**Records for processing**
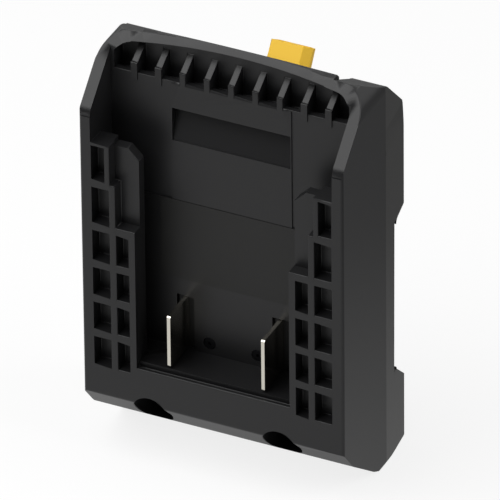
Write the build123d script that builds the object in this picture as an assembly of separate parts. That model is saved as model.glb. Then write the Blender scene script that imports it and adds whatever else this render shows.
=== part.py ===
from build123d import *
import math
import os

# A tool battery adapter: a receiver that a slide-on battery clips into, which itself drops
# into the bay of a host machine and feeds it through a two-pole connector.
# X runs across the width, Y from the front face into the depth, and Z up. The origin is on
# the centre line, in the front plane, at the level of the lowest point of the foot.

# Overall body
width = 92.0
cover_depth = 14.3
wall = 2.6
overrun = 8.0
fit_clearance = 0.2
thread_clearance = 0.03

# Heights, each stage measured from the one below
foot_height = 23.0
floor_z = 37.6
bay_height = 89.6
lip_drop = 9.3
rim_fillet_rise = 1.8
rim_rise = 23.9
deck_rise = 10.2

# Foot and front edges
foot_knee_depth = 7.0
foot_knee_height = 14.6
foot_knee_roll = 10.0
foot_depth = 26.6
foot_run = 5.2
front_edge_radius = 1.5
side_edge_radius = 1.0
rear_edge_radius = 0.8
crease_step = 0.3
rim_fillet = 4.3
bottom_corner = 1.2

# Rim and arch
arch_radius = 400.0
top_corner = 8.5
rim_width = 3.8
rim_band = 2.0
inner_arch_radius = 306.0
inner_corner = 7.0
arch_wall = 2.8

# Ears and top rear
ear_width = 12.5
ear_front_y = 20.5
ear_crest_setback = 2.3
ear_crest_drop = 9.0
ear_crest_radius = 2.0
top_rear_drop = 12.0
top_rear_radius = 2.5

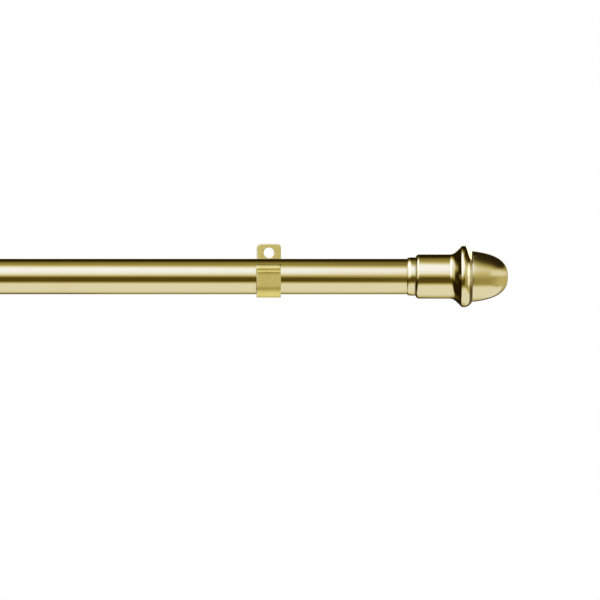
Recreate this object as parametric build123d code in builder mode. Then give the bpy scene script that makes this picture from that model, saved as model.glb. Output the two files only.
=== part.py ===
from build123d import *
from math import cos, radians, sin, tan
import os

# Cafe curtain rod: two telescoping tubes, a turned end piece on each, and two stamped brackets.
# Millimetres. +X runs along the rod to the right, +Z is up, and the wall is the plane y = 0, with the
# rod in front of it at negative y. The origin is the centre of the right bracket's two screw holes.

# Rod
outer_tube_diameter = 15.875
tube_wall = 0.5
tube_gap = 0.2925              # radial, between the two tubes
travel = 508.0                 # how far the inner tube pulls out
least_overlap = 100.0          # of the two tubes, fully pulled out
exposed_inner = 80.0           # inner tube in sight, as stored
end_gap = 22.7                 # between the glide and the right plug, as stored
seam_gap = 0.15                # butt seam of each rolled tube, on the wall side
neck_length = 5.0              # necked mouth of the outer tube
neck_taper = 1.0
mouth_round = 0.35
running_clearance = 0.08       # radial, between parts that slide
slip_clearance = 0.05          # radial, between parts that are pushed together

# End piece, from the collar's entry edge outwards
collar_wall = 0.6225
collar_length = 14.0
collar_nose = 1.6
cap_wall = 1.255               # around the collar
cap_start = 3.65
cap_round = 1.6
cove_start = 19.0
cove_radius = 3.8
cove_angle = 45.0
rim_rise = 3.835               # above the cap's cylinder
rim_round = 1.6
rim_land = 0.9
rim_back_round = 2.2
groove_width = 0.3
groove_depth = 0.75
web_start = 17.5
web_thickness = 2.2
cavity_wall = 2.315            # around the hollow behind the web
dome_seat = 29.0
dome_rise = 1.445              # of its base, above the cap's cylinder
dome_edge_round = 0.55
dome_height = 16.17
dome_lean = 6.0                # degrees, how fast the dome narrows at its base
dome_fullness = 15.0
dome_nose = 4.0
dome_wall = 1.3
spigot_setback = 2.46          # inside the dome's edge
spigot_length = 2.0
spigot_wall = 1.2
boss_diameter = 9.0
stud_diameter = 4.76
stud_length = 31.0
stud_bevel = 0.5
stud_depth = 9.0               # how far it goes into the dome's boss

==

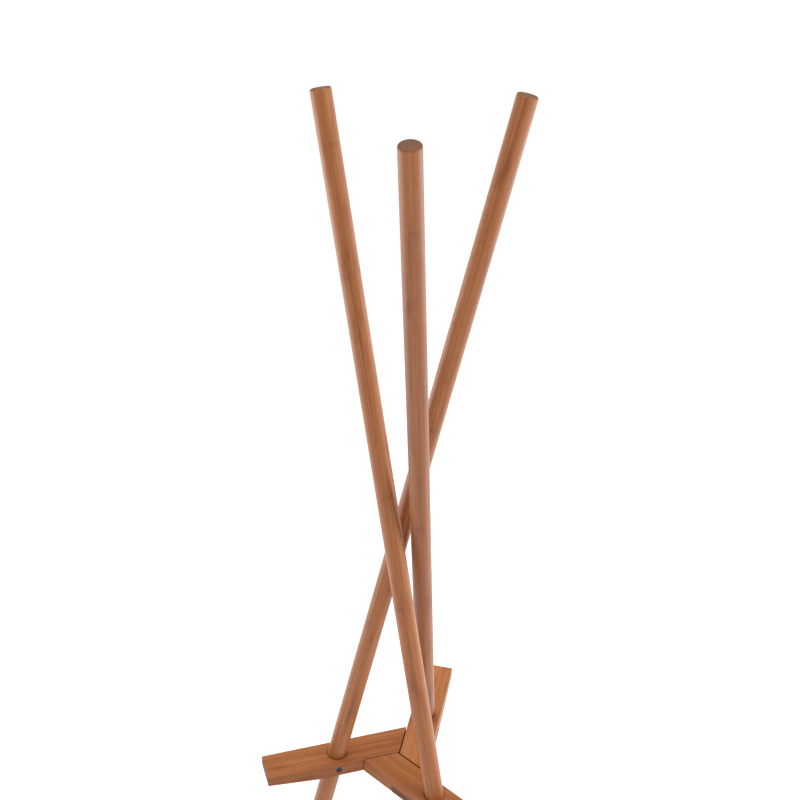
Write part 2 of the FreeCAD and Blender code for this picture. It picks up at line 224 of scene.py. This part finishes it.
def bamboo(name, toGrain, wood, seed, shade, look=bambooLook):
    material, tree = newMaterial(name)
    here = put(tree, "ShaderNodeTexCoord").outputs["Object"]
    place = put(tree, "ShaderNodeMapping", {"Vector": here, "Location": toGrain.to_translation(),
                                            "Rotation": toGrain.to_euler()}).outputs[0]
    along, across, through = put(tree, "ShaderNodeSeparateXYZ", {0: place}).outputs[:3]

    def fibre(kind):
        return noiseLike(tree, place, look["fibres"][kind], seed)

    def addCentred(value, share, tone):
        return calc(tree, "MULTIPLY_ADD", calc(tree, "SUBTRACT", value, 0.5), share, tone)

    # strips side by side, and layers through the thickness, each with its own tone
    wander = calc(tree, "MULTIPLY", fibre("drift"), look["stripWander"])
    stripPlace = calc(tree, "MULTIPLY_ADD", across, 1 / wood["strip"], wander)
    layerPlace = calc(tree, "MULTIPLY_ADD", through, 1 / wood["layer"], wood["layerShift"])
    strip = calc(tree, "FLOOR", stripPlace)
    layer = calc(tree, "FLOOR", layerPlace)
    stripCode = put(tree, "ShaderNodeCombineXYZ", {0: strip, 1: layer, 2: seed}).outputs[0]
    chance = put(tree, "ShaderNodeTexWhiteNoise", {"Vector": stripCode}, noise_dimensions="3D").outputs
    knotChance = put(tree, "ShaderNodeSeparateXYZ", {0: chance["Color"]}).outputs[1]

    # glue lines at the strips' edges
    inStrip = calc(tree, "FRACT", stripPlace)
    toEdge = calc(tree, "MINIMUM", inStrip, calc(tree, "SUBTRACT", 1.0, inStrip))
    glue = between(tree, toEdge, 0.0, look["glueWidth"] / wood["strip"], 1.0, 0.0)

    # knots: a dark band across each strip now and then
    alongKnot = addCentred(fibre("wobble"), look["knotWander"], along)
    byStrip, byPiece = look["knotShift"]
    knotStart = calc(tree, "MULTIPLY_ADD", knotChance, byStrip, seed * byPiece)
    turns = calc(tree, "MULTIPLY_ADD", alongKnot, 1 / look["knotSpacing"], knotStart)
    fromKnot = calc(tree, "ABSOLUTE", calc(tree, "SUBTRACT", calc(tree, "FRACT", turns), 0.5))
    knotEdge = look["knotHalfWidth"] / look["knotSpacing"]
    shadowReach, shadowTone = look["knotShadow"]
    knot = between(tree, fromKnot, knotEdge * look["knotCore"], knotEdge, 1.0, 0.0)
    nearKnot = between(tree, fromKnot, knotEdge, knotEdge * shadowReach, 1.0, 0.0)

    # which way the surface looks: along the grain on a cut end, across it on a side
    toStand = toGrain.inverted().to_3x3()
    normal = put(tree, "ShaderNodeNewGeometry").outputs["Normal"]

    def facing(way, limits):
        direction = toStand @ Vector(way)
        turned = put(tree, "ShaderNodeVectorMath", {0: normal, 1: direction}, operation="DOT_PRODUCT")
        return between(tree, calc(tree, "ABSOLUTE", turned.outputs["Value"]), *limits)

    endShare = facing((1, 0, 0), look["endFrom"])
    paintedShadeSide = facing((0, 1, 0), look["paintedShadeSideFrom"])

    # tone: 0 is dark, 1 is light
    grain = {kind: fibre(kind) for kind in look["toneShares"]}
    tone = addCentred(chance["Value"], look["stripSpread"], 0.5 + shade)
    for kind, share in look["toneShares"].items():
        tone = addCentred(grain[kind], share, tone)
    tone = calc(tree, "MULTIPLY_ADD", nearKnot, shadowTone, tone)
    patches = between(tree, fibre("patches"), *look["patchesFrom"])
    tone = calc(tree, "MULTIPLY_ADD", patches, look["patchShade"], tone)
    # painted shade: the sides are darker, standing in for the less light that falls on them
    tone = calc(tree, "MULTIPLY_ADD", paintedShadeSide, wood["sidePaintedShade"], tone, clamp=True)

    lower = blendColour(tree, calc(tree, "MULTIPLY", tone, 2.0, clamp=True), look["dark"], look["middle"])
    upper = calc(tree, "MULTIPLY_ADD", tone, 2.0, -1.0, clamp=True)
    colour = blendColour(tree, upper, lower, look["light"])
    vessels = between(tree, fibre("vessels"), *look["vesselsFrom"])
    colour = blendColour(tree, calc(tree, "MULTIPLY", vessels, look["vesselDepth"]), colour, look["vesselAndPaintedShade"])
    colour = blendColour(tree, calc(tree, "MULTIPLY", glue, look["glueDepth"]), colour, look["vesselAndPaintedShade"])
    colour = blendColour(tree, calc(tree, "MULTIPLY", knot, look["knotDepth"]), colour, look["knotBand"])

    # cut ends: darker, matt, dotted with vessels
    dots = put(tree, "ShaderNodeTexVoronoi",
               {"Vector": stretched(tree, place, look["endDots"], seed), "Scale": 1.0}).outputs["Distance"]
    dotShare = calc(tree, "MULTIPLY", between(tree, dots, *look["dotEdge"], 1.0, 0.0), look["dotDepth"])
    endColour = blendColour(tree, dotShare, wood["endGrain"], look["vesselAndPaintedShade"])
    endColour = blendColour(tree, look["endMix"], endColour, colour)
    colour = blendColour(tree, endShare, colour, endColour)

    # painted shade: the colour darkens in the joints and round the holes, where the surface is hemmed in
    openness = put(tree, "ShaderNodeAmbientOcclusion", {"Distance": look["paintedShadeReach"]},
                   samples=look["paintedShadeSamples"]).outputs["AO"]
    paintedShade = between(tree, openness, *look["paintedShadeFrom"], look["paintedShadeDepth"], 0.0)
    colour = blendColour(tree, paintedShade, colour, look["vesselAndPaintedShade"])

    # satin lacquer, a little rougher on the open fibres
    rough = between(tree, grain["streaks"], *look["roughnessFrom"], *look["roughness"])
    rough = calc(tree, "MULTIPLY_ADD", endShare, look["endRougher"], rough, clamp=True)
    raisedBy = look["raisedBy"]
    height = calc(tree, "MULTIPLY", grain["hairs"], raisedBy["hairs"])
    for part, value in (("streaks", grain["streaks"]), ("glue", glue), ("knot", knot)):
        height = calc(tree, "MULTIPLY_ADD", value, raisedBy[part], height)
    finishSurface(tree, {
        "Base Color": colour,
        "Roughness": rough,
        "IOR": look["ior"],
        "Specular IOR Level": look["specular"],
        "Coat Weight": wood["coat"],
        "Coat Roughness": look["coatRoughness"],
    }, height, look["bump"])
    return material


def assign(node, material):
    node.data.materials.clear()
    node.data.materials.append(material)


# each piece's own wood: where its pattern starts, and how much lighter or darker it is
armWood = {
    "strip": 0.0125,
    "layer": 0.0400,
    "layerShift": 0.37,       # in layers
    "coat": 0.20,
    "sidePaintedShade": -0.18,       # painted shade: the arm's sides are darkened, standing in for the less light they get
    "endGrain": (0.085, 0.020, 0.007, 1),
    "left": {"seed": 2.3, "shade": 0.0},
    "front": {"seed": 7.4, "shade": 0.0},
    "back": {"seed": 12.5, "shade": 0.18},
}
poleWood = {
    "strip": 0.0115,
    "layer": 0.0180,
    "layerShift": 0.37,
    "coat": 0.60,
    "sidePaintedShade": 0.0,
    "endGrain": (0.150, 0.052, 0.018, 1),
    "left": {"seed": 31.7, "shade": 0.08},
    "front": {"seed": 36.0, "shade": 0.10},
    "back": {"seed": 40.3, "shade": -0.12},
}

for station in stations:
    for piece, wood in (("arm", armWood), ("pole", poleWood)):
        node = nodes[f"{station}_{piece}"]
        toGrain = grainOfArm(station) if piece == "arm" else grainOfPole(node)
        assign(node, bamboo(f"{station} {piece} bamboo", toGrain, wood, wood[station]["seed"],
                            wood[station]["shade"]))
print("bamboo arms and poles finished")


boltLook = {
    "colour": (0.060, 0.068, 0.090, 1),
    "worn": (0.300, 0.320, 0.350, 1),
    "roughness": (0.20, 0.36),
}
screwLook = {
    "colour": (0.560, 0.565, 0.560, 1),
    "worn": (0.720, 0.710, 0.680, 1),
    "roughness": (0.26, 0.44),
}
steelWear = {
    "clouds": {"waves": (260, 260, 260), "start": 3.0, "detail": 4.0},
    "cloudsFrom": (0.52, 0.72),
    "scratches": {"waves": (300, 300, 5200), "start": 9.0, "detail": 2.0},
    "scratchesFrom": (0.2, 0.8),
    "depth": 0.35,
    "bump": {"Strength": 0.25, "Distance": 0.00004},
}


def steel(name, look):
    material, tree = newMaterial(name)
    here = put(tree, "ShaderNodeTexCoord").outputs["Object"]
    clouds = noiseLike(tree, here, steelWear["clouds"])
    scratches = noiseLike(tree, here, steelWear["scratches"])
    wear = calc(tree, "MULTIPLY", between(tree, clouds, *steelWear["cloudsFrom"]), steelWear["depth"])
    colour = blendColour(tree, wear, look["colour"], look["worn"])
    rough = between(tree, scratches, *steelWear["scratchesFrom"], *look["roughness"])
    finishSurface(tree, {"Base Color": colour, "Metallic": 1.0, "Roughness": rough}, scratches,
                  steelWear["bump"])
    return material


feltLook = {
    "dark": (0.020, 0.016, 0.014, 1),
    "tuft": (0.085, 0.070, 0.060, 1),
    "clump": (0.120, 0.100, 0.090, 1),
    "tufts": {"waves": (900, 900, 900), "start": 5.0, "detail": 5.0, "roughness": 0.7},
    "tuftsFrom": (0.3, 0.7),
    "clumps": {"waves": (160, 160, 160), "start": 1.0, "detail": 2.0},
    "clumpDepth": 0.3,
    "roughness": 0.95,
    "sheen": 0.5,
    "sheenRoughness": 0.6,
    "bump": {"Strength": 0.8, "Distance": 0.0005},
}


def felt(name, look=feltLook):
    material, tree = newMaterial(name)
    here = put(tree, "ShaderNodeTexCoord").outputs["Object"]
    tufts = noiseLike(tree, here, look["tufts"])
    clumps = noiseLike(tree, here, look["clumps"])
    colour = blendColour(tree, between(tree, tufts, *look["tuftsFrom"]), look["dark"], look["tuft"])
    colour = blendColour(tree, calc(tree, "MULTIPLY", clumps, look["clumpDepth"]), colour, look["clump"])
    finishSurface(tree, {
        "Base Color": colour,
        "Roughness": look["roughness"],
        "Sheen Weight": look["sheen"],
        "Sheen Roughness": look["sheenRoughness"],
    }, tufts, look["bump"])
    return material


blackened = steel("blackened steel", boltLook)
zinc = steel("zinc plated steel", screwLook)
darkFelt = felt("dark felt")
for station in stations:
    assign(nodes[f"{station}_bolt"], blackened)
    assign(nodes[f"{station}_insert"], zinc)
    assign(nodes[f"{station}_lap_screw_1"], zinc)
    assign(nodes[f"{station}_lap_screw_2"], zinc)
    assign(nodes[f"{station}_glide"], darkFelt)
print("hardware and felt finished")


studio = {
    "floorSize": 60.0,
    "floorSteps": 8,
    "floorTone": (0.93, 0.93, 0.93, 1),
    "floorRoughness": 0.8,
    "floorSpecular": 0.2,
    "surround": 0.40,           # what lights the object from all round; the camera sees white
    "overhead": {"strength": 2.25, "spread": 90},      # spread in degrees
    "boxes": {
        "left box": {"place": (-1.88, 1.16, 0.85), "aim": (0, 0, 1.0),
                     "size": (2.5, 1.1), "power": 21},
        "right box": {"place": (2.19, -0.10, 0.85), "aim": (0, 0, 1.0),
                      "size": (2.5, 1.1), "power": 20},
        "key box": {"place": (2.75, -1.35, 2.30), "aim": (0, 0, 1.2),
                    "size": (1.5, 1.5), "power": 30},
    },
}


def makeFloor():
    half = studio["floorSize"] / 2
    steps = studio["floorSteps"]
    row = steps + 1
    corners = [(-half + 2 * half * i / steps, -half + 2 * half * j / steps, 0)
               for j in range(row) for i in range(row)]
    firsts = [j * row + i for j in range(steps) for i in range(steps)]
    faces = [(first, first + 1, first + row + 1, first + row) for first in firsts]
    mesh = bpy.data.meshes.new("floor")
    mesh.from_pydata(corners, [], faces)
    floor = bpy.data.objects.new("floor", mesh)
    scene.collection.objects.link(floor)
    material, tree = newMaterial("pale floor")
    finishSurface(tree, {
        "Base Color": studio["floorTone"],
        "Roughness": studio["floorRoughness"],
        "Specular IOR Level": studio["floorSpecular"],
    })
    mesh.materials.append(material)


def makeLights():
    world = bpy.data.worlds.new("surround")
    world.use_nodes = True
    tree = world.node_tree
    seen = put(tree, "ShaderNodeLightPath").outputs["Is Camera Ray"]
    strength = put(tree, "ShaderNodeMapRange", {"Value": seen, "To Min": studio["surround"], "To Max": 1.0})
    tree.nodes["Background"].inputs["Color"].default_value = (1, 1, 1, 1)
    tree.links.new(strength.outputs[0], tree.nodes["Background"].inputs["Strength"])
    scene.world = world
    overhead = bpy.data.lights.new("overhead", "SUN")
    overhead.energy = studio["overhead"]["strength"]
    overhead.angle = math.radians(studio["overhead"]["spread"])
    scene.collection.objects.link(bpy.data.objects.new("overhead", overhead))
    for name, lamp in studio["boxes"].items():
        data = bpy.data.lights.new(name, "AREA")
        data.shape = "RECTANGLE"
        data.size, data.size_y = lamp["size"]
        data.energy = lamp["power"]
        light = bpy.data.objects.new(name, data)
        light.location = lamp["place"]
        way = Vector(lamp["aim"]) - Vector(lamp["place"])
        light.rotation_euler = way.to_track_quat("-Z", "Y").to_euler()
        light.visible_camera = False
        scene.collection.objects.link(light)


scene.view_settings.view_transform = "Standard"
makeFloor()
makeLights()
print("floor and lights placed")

--

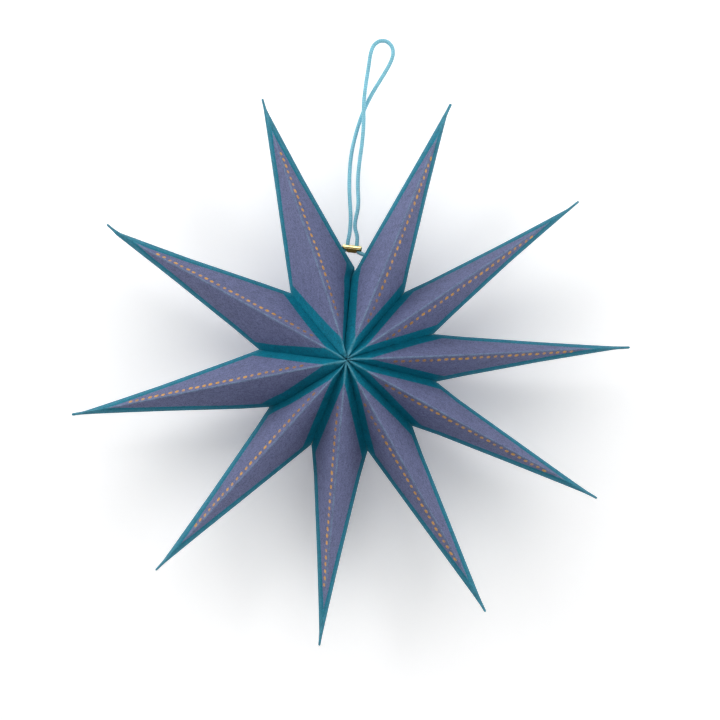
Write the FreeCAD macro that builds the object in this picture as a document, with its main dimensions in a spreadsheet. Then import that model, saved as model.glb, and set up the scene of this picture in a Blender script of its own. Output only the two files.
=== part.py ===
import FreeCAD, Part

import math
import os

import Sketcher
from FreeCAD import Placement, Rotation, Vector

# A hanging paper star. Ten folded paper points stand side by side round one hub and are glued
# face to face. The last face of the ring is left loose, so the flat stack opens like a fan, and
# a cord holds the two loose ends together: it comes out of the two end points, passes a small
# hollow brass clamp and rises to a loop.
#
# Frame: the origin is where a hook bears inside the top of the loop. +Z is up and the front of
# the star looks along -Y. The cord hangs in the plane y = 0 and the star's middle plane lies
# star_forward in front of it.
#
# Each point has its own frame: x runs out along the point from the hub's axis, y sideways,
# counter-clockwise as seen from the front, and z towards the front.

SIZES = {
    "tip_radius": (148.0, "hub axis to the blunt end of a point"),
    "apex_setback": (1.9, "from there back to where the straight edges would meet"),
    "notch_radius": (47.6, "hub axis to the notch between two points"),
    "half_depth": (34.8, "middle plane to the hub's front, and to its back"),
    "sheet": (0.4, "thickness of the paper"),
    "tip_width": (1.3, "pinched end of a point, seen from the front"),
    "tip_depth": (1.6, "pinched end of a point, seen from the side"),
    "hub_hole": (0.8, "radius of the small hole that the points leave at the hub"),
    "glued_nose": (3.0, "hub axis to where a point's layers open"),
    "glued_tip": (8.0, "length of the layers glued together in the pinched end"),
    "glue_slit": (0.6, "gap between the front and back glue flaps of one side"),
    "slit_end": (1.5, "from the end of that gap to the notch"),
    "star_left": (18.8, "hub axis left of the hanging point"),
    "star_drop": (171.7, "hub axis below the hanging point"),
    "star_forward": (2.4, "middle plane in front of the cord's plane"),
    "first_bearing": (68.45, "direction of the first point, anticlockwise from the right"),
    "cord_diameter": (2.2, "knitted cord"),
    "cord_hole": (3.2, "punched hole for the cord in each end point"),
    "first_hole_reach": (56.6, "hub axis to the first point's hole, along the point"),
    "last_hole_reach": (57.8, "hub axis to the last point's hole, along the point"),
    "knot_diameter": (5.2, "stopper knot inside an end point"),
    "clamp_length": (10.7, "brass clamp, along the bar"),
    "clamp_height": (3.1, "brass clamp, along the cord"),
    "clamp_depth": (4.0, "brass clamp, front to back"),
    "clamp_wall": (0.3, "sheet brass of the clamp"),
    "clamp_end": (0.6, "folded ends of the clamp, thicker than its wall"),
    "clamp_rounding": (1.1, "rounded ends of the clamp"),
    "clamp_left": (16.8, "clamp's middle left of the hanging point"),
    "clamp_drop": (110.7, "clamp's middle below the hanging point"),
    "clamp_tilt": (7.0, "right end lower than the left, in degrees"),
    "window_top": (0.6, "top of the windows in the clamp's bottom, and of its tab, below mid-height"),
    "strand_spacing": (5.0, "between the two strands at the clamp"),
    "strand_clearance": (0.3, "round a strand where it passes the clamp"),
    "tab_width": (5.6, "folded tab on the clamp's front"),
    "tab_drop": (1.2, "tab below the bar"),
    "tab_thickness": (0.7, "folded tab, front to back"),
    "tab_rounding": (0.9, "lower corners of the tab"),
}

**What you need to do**
Check each line of the entries above for the word "only". List the ones that have it.

**Reply to the exercise**
Recreate this object as parametric build123d code in builder mode. Then give the bpy scene script that makes this picture from that model, saved as model.glb. Output the two files only.
Write the FreeCAD macro that builds the object in this picture as a document, with its main dimensions in a spreadsheet. Then import that model, saved as model.glb, and set up the scene of this picture in a Blender script of its own. Output only the two files.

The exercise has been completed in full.